We may seem to be a country where we worship goddesses and place women on pedestals. In fact, even our country is our ‘maa.’ But let’s face it, the suppression and objectification of women runs rampant since ancient times. It is in our films—where a Shakti Kapoor or a Ranjit raped any woman available and it was shown in full disclosure, while a consensual love-making scene was always showed by a pair of embracing flowers. It is in our songs—where a shameless Honey Singh explicitly states his desire to rape women, and people dance to his music. It is in our everyday profane swear words, which we throw at each other mindlessly. It is in the videos played on our TV sets day by day, which seem to get impossibly vulgar one after the other, of scantily-clad and heavily silicone-filled women gyrating on the most obscene lyrics anyone can even conceive of producing. It runs in the subtle and sometimes outrageous sexist comments that men throw at women; it is when Aasaram Bapu says that Jyoti should have called the rapists her ‘brothers’ and asked for mercy; it is when Mamata Banerjee says that rapes occur due to the increasing interaction between girls and boys; it is when a husband asks her wife to not wear a sleeveless blouse or travel alone; it is when a girl is frowned upon if she has more male friends than female; it is when a woman is winked or whistled or leered at. It runs deep in the system, in the mindset, in the blood; and to find a solution to this deep-seated problem is going to be extremely difficult. I do not know the solution, but I do hope there are people who will come up with it. Meanwhile, we will all do our bit to fight the menace.

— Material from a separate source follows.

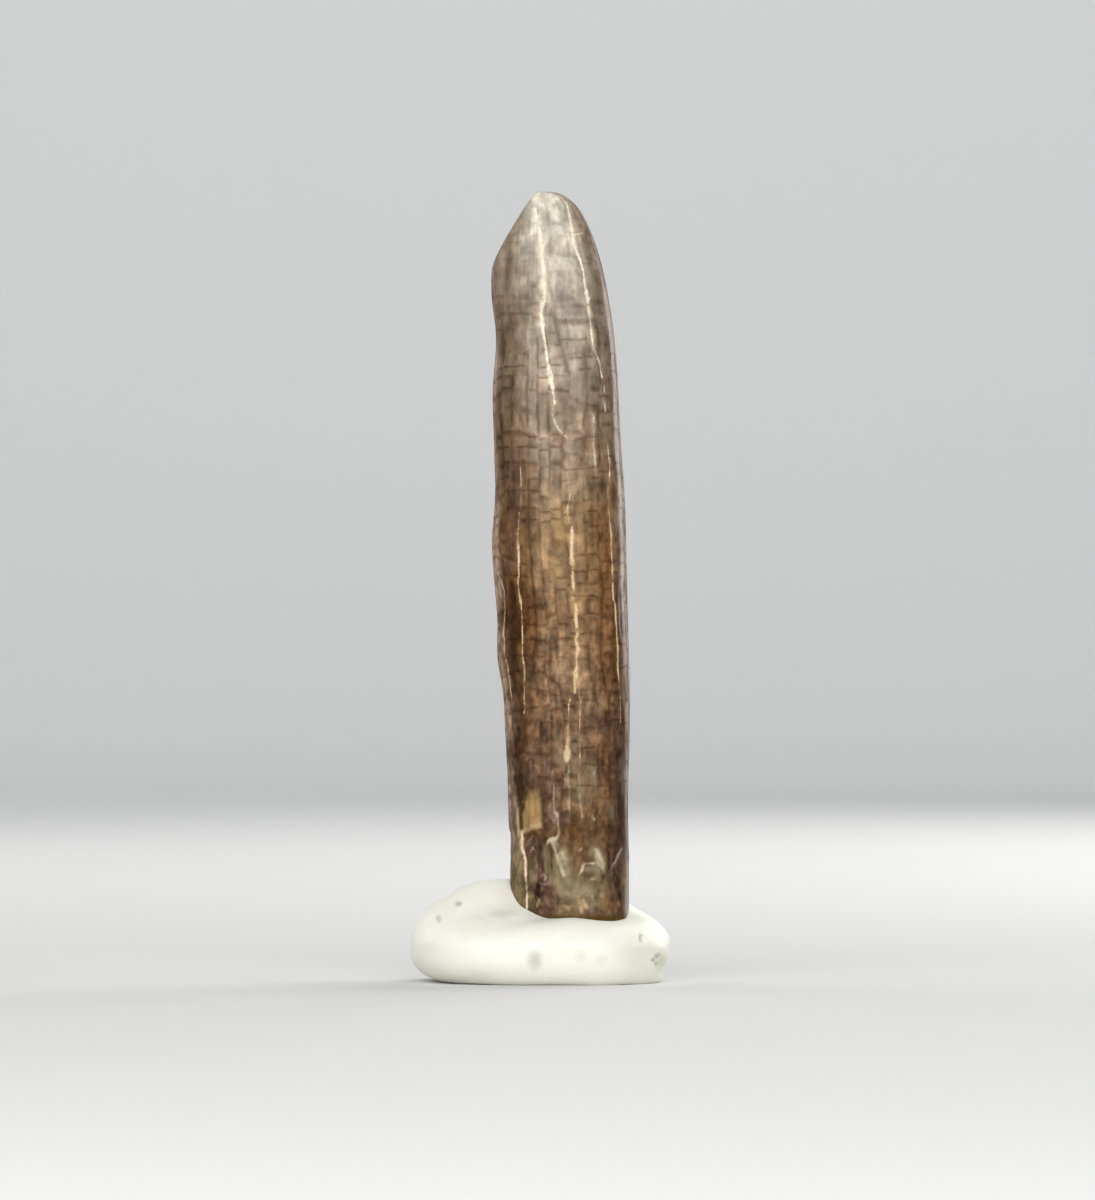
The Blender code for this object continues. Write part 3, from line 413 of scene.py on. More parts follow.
RUST_STAINS = (
    (0.5, 0.5, ((3.42, 26.8), (3.77, 24.5), (3.89, 21.6), (3.89, 16.9))),
    (0.4, 0.5, ((-0.7, 22.2), (-0.64, 19.3))), (0.5, 0.6, ((3.83, 14.3), (4.12, 11.1))),
    (0.7, 0.28, ((3.8, 4.6), (4.42, 4.34))), (0.5, 0.33, ((1.83, 8.97), (2.35, 8.56), (2.04, 8.25))),
)
DARK_STAINS = (
    (0.7, 0.5, ((-1.62, 22.7), (-1.54, 19.3), (-1.5, 16.8))), (0.35, 0.5, ((-1.46, 15.6), (-1.33, 11.4))),
    (0.5, 0.4, ((-0.87, 22.7), (-0.64, 18.1))),
    (0.6, 0.5, ((4.58, 22.2), (4.7, 16.4), (4.76, 10.6), (4.58, 7.1))),
    (0.8, 0.5, ((4.55, 13.0), (4.7, 10.0), (4.72, 7.0), (4.68, 4.0))),
    (0.7, 0.34, ((2.15, 44.3), (2.55, 43.2), (2.9, 41.9), (3.15, 40.6))),
    (0.5, 0.28, ((3.3, 39.6), (3.42, 38.0), (3.45, 36.5))),
    (0.5, 0.3, ((-1.75, 43.0), (-1.85, 41.6), (-1.95, 40.2))),
    (0.5, 0.5, ((2.0, 9.2), (3.0, 8.8), (3.7, 8.8))), (0.25, 0.45, ((1.72, 33.8), (1.72, 31.2))),
)
PURPLE_STAINS = (
    (0.5, 0.5, ((-1.62, 30.3), (-1.62, 24.5))), (0.5, 0.6, ((3.31, 43.6), (3.77, 39.6), (4.12, 33.8))),
    (0.5, 0.7, ((4.47, 15.2), (4.47, 9.4), (4.35, 5.9))), (0.35, 0.6, ((0.58, 12.3), (0.87, 9.4))),
)
PALE_PATCHES = (
    (0.5, 0.42, ((0.35, 31.3), (0.45, 29.6))), (0.4, 0.4, ((1.5, 31.0), (1.55, 29.7))),
    (0.3, 0.35, ((-0.75, 30.6), (-0.7, 29.6))), (0.35, 0.4, ((1.0, 18.8), (0.9, 16.6))),
    (0.3, 0.32, ((-0.45, 14.8), (-0.4, 13.4))), (0.3, 0.35, ((0.25, 25.6), (0.2, 24.2))),
    (0.3, 0.45, ((0.3, 17.2), (0.2, 14.9), (0.15, 12.6))), (0.12, 0.5, ((-0.6, 34.0), (-0.6, 31.0))),
)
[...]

Be proud of your body. It is YOUR body. Love it, use it, flaunt it. We shall not succumb to how the chauvinistic men want us to be. It is time to break free. Do not ignore the sexist comments. Kick the next guy who ‘eve-teases’ you a swift kick between the legs. Have male friends. Go out with them. A lot. Have nice, feminist boyfriends who respect your individuality. Take part in protests and answer back to those old aunties who say ‘aaj kal ki ladkiyaan haath se nikal gayi hain.’ Give a piece of your mind to anyone who tells you that a woman’s place in our ‘social system’ is to be a housewife and let the husband take care of her. Scream. SCREAM YOUR LUNGS OUT. Why should we take it? This should have been done way, way back, but at least the people are waking up now. I know Jyoti's life is too big a price to pay to shake the people up out of their complacent stupor, but at least there is some change taking place. Is it the awakening of a whole new India? A safer, better place for women to live in, where they can wear shorts and walk alone out of a pub without being molested or teased or attacked? Or is it all going to die out and women will continue to be mutilated because it is too late to change the monster our country has turned into?
I sincerely hope it is the first one. It is time we witnessed a revolution. It is time we live in a country where we know that travelling in a bus will not lead us to our own destruction. It is time we step into the light.